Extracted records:
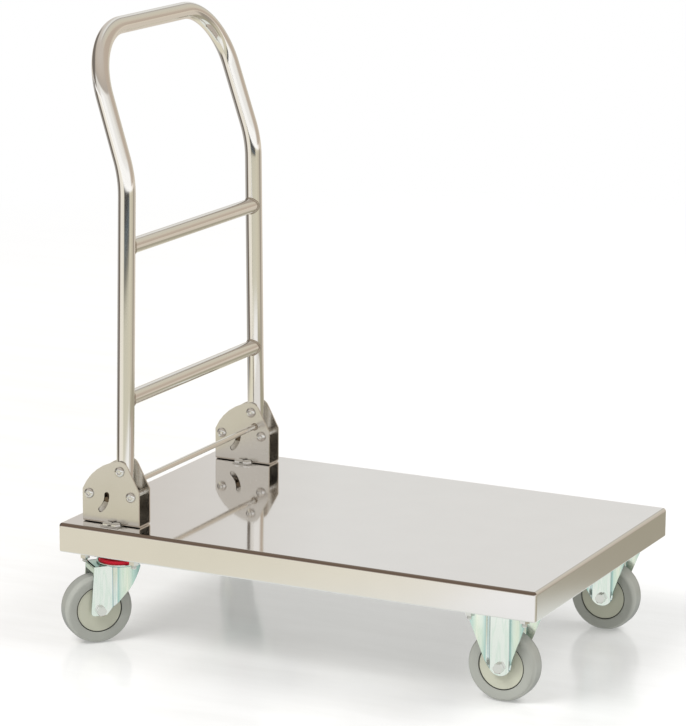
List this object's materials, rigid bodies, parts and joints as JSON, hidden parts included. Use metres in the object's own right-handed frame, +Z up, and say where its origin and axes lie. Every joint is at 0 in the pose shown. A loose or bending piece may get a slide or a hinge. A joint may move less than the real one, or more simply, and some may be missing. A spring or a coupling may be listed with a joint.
{
  "type": "platform trolley",
  "caption": "Flat steel platform trolley with a tube push handle that folds down over the deck, two swivel castors at the handle end and two fixed castors at the free end.",
  "frame": {"origin": "on the floor under the middle of the platform", "axes": "+X from the handle end to the free end, +Y across to the far side, +Z up"},
  "size_m": [0.74, 0.5196, 0.885],
  "materials": {
    "deck_sheet": "polished stainless sheet, near mirror",
    "satin_sheet": "satin stainless sheet",
    "channel_sheet": "mill-finish stainless sheet",
    "polished_tube": "mirror-polished stainless tube",
    "zinc_steel": "bright zinc-plated pressed steel",
    "bolt_steel": "bright turned steel fastener",
    "tyre_rubber": "smooth grey non-marking rubber",
    "hub_plastic": "moulded warm grey plastic",
    "seal_plastic": "glossy red moulded plastic"
  },
  "bodies": {
    "root": {"deck_tray": "deck_sheet", "castor_channel_rear": "channel_sheet", "castor_channel_front": "channel_sheet", "middle_stiffener": "channel_sheet", "tie_rod": "polished_tube", "castor_plate_rear_near": "zinc_steel", "kingpin_rear_near": "bolt_steel", "rigid_fork_front_near": "zinc_steel", "axle_sleeve_front_near": "bolt_steel", "axle_bolt_front_near": "bolt_steel", "axle_nut_front_near": "bolt_steel", "hinge_bracket_near": "satin_sheet", "pivot_bolt_near": "bolt_steel", "latch_bolt_near": "bolt_steel", "stop_bolt_near": "bolt_steel", "stop_sleeve_near": "bolt_steel", "deck_bolt_near_1": "bolt_steel", "deck_bolt_near_2": "bolt_steel", "deck_bolt_near_3": "bolt_steel", "deck_bolt_near_4": "bolt_steel", "castor_plate_rear_far": "zinc_steel", "kingpin_rear_far": "bolt_steel", "rigid_fork_front_far": "zinc_steel", "axle_sleeve_front_far": "bolt_steel", "axle_bolt_front_far": "bolt_steel", "axle_nut_front_far": "bolt_steel", "hinge_bracket_far": "satin_sheet", "pivot_bolt_far": "bolt_steel", "latch_bolt_far": "bolt_steel", "stop_bolt_far": "bolt_steel", "stop_sleeve_far": "bolt_steel", "deck_bolt_far_1": "bolt_steel", "deck_bolt_far_2": "bolt_steel", "deck_bolt_far_3": "bolt_steel", "deck_bolt_far_4": "bolt_steel"},
    "handle": {"handle_tube": "polished_tube", "lower_rung": "polished_tube", "upper_rung": "polished_tube"},
    "swivel_near": {"swivel_fork_rear_near": "zinc_steel", "seal_ring_rear_near": "seal_plastic", "axle_sleeve_rear_near": "bolt_steel", "axle_bolt_rear_near": "bolt_steel", "axle_nut_rear_near": "bolt_steel"},
    "wheel_rear_near": {"tyre_rear_near": "tyre_rubber", "hub_rear_near": "hub_plastic"},
    "wheel_front_near": {"tyre_front_near": "tyre_rubber", "hub_front_near": "hub_plastic"},
    "latch_near": {"latch_lever_near": "bolt_steel"},
    "swivel_far": {"swivel_fork_rear_far": "zinc_steel", "seal_ring_rear_far": "seal_plastic", "axle_sleeve_rear_far": "bolt_steel", "axle_bolt_rear_far": "bolt_steel", "axle_nut_rear_far": "bolt_steel"},
    "wheel_rear_far": {"tyre_rear_far": "tyre_rubber", "hub_rear_far": "hub_plastic"},
    "wheel_front_far": {"tyre_front_far": "tyre_rubber", "hub_front_far": "hub_plastic"},
    "latch_far": {"latch_lever_far": "bolt_steel"}
  },
  "joints": [
    {"name": "handle_fold", "type": "hinge", "parent": "root", "child": "handle", "pos_m": [-0.2836, 0, 0.2548], "axis": [0, 1, 0], "range_deg": [0, 90]},
    {"name": "swivel_turn_near", "type": "hinge", "parent": "root", "child": "swivel_near", "pos_m": [-0.3, -0.188, 0.1], "axis": [0, 0, 1], "continuous": true},
    {"name": "wheel_spin_rear_near", "type": "hinge", "parent": "swivel_near", "child": "wheel_rear_near", "pos_m": [-0.32399, -0.21484, 0.05], "axis": [-0.7455, 0.6665, 0], "continuous": true},
    {"name": "wheel_spin_front_near", "type": "hinge", "parent": "root", "child": "wheel_front_near", "pos_m": [0.302, -0.1835, 0.05], "axis": [0, 1, 0], "continuous": true},
    {"name": "latch_turn_near", "type": "hinge", "parent": "root", "child": "latch_near", "pos_m": [-0.3338, -0.199, 0.2178], "axis": [0, 1, 0], "range_deg": [0, 36]},
    {"name": "swivel_turn_far", "type": "hinge", "parent": "root", "child": "swivel_far", "pos_m": [-0.3, 0.188, 0.1], "axis": [0, 0, 1], "continuous": true},
    {"name": "wheel_spin_rear_far", "type": "hinge", "parent": "swivel_far", "child": "wheel_rear_far", "pos_m": [-0.32399, 0.21484, 0.05], "axis": [0.7455, 0.6665, 0], "continuous": true},
    {"name": "wheel_spin_front_far", "type": "hinge", "parent": "root", "child": "wheel_front_far", "pos_m": [0.302, 0.1835, 0.05], "axis": [0, 1, 0], "continuous": true},
    {"name": "latch_turn_far", "type": "hinge", "parent": "root", "child": "latch_far", "pos_m": [-0.3338, 0.199, 0.2178], "axis": [0, 1, 0], "range_deg": [0, 36]}
  ],
  "couplings": [
    {"joint": "latch_turn_near", "follows": "handle_fold", "ratio": 0.4},
    {"joint": "latch_turn_far", "follows": "handle_fold", "ratio": 0.4}
  ]
}
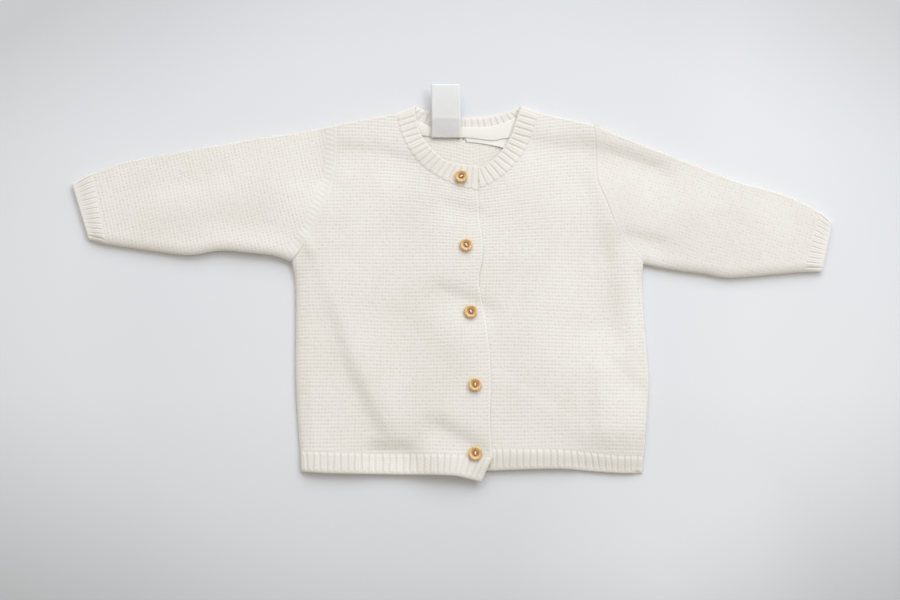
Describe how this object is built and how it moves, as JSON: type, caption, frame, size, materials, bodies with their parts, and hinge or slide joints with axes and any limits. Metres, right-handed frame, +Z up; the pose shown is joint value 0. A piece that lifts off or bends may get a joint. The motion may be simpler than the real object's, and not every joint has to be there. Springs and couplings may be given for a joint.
{
  "type": "baby cardigan",
  "caption": "Baby cardigan in ivory garter knit laid flat, front up, with ribbed hem, cuffs and neckband, set-in sleeves and small wooden buttons.",
  "frame": {"origin": "on the surface the cardigan lies on, under the middle of the back panel", "axes": "+X to the wearer's left (the picture's right), +Y from the hem to the neck, +Z up out of the front"},
  "size_m": [0.6149, 0.3226, 0.0126],
  "materials": {
    "ivory_knit": "cotton garter and rib knit",
    "neck_tape": "smooth cotton tape",
    "label_satin": "white satin, bare",
    "button_wood": "light wood, satin varnish"
  },
  "bodies": {
    "root": {"back": "ivory_knit", "back_hem_rib": "ivory_knit", "front_right": "ivory_knit", "front_right_hem_rib": "ivory_knit", "front_left": "ivory_knit", "front_left_hem_rib": "ivory_knit", "sleeve_right": "ivory_knit", "sleeve_left": "ivory_knit", "cuff_right": "ivory_knit", "cuff_left": "ivory_knit", "neckband": "ivory_knit", "neck_tape": "neck_tape", "neck_label": "label_satin", "size_label": "label_satin", "button_1": "button_wood", "button_2": "button_wood", "button_3": "button_wood", "button_4": "button_wood", "button_5": "button_wood"}
  },
  "joints": []
}
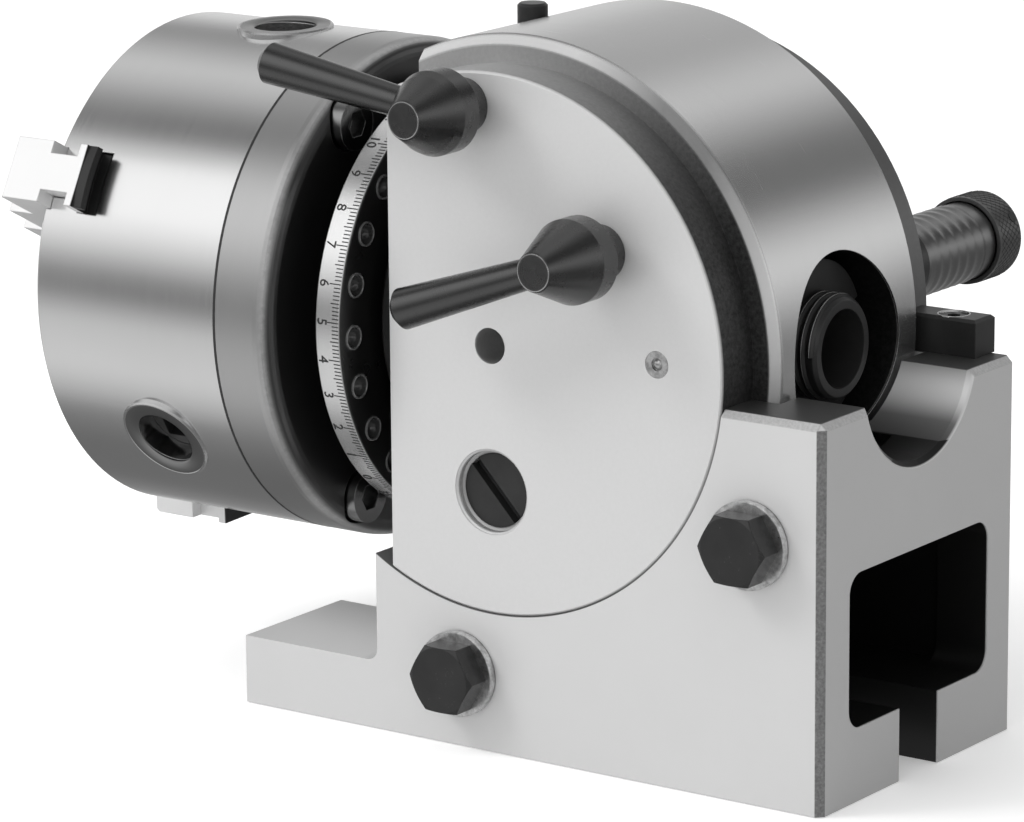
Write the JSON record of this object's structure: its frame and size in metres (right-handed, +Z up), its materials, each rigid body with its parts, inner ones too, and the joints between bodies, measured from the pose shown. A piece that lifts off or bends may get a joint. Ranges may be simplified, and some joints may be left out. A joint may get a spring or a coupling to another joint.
{
  "type": "dividing head",
  "caption": "Tilting dividing head: drum in a split base, worm-driven hollow spindle, index plate and crank, quick-index ring and three-jaw scroll chuck.",
  "frame": {"origin": "on the base's bottom face, straight below the point where the spindle axis crosses the tilt axis", "axes": "+X along the spindle towards the chuck, +Y towards the side with the two clamping levers, +Z up"},
  "size_m": [0.242, 0.1958, 0.1723],
  "materials": {
    "ground_iron": "ground satin",
    "drum_steel": "ground",
    "polished_steel": "polished",
    "machined_steel": "machined",
    "bright_zinc": "bright plated",
    "black_oxide": "black oxide, satin",
    "bronze": "machined",
    "spring_steel": "bright"
  },
  "bodies": {
    "base": {"base_casting": "ground_iron", "clamp_bolts": "black_oxide", "clamp_washers": "bright_zinc", "clamp_bushes": "machined_steel", "clamp_nuts": "black_oxide", "tilt_index_block": "black_oxide", "tilt_index_screw": "black_oxide"},
    "swivel": {"swivel_housing": "drum_steel", "front_cover": "machined_steel", "cover_screws": "black_oxide", "front_bearing_bush": "bronze", "rear_bearing_bush": "bronze", "worm_end_plug": "black_oxide", "ball_oiler": "bright_zinc", "spindle_lock_pads": "machined_steel", "pin_lock_pads": "machined_steel", "bore_plugs": "machined_steel"},
    "spindle": {"spindle": "machined_steel", "wheel_key": "machined_steel", "worm_wheel": "bronze", "spindle_lock_nut": "machined_steel", "thrust_washer": "machined_steel", "direct_index_ring": "machined_steel", "chuck_adapter": "drum_steel", "adapter_screws": "black_oxide", "chuck_body": "polished_steel", "chuck_back_cover": "machined_steel"},
    "scroll": {"chuck_scroll": "machined_steel"},
    "pinion_1": {"scroll_pinion_1": "black_oxide"},
    "pinion_2": {"scroll_pinion_2": "black_oxide"},
    "pinion_3": {"scroll_pinion_3": "black_oxide"},
    "jaw_1": {"chuck_jaw_1": "machined_steel"},
    "jaw_2": {"chuck_jaw_2": "machined_steel"},
    "jaw_3": {"chuck_jaw_3": "machined_steel"},
    "index_pin": {"direct_index_pin": "machined_steel", "index_pin_knob": "black_oxide"},
    "worm_carrier": {"worm_sleeve": "machined_steel", "worm_bush": "bronze", "release_lever": "black_oxide", "index_plate": "machined_steel", "plate_screws": "black_oxide"},
    "sector_front": {"sector_arm_front": "machined_steel"},
    "sector_rear": {"sector_arm_rear": "machined_steel"},
    "crank": {"worm_shaft": "machined_steel", "crank_arm": "black_oxide", "crank_washer": "bright_zinc", "crank_nut": "black_oxide", "plunger_barrel": "black_oxide", "plunger_spring": "spring_steel"},
    "plunger": {"plunger_rod": "machined_steel", "plunger_cap": "black_oxide"},
    "pin_lock": {"pin_lock_hub": "black_oxide", "pin_lock_handle": "black_oxide"},
    "spindle_lock": {"spindle_lock_hub": "black_oxide", "spindle_lock_handle": "black_oxide"}
  },
  "joints": [
    {"name": "tilt", "type": "hinge", "parent": "base", "child": "swivel", "pos_m": [0, 0, 0.1], "axis": [0, -1, 0], "range_deg": [-10, 90]},
    {"name": "spindle_turn", "type": "hinge", "parent": "swivel", "child": "spindle", "pos_m": [0, 0, 0.1], "axis": [1, 0, 0], "continuous": true},
    {"name": "scroll_turn", "type": "hinge", "parent": "spindle", "child": "scroll", "pos_m": [0.1015, 0, 0.1], "axis": [1, 0, 0], "range_deg": [-1010, 290]},
    {"name": "pinion_1_turn", "type": "hinge", "parent": "spindle", "child": "pinion_1", "pos_m": [0.0915, 0.00166, 0.14997], "axis": [0, 0.0332, 0.9995], "range_deg": [-1750, 6070]},
    {"name": "pinion_2_turn", "type": "hinge", "parent": "spindle", "child": "pinion_2", "pos_m": [0.0915, 0.04245, 0.07358], "axis": [0, 0.849, -0.5284], "range_deg": [-1750, 6070]},
    {"name": "pinion_3_turn", "type": "hinge", "parent": "spindle", "child": "pinion_3", "pos_m": [0.0915, -0.04411, 0.07645], "axis": [0, -0.8821, -0.471], "range_deg": [-1750, 6070]},
    {"name": "jaw_1_slide", "type": "slide", "parent": "spindle", "child": "jaw_1", "axis": [0, 0.8821, 0.471], "range_m": [-0.017, 0.005]},
    {"name": "jaw_2_slide", "type": "slide", "parent": "spindle", "child": "jaw_2", "axis": [0, -0.0332, -0.9995], "range_m": [-0.017, 0.005]},
    {"name": "jaw_3_slide", "type": "slide", "parent": "spindle", "child": "jaw_3", "axis": [0, -0.849, 0.5284], "range_m": [-0.017, 0.005]},
    {"name": "index_pin_slide", "type": "slide", "parent": "swivel", "child": "index_pin", "axis": [1, 0, 0], "range_m": [0, 0.006]},
    {"name": "worm_release", "type": "hinge", "parent": "swivel", "child": "worm_carrier", "pos_m": [0.003, -0.03, 0.0644], "axis": [0, -1, 0], "range_deg": [0, 90]},
    {"name": "sector_front_turn", "type": "hinge", "parent": "worm_carrier", "child": "sector_front", "pos_m": [0, -0.069, 0.0644], "axis": [0, -1, 0], "continuous": true},
    {"name": "sector_rear_turn", "type": "hinge", "parent": "worm_carrier", "child": "sector_rear", "pos_m": [0, -0.071, 0.0644], "axis": [0, -1, 0], "continuous": true},
    {"name": "crank_turn", "type": "hinge", "parent": "worm_carrier", "child": "crank", "pos_m": [0, -0.04, 0.0644], "axis": [0, 1, 0], "continuous": true},
    {"name": "plunger_pull", "type": "slide", "parent": "crank", "child": "plunger", "axis": [0, -1, 0], "range_m": [-0.006, 0], "deforming": ["plunger_spring"]},
    {"name": "pin_lock_turn", "type": "hinge", "parent": "swivel", "child": "pin_lock", "pos_m": [0.0065, 0.05, 0.157], "axis": [0, 1, 0], "range_deg": [-60, 40]},
    {"name": "spindle_lock_turn", "type": "hinge", "parent": "swivel", "child": "spindle_lock", "pos_m": [-0.0322, 0.05, 0.1263], "axis": [0, 1, 0], "range_deg": [-30, 30]}
  ],
  "couplings": [
    {"joint": "crank_turn", "follows": "spindle_turn", "ratio": -40},
    {"joint": "pinion_1_turn", "follows": "scroll_turn", "ratio": -6},
    {"joint": "jaw_1_slide", "follows": "scroll_turn", "m_per_rad": 0.00095493},
    {"joint": "pinion_2_turn", "follows": "scroll_turn", "ratio": -6},
    {"joint": "jaw_2_slide", "follows": "scroll_turn", "m_per_rad": 0.00095493},
    {"joint": "pinion_3_turn", "follows": "scroll_turn", "ratio": -6},
    {"joint": "jaw_3_slide", "follows": "scroll_turn", "m_per_rad": 0.00095493}
  ]
}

WHAT THIS TASK INVOLVES: From the listing above, return each line with the word "lifts".

EXERCISE SOLUTION:
Describe how this object is built and how it moves, as JSON: type, caption, frame, size, materials, bodies with their parts, and hinge or slide joints with axes and any limits. Metres, right-handed frame, +Z up; the pose shown is joint value 0. A piece that lifts off or bends may get a joint. The motion may be simpler than the real object's, and not every joint has to be there. Springs and couplings may be given for a joint.
Write the JSON record of this object's structure: its frame and size in metres (right-handed, +Z up), its materials, each rigid body with its parts, inner ones too, and the joints between bodies, measured from the pose shown. A piece that lifts off or bends may get a joint. Ranges may be simplified, and some joints may be left out. A joint may get a spring or a coupling to another joint.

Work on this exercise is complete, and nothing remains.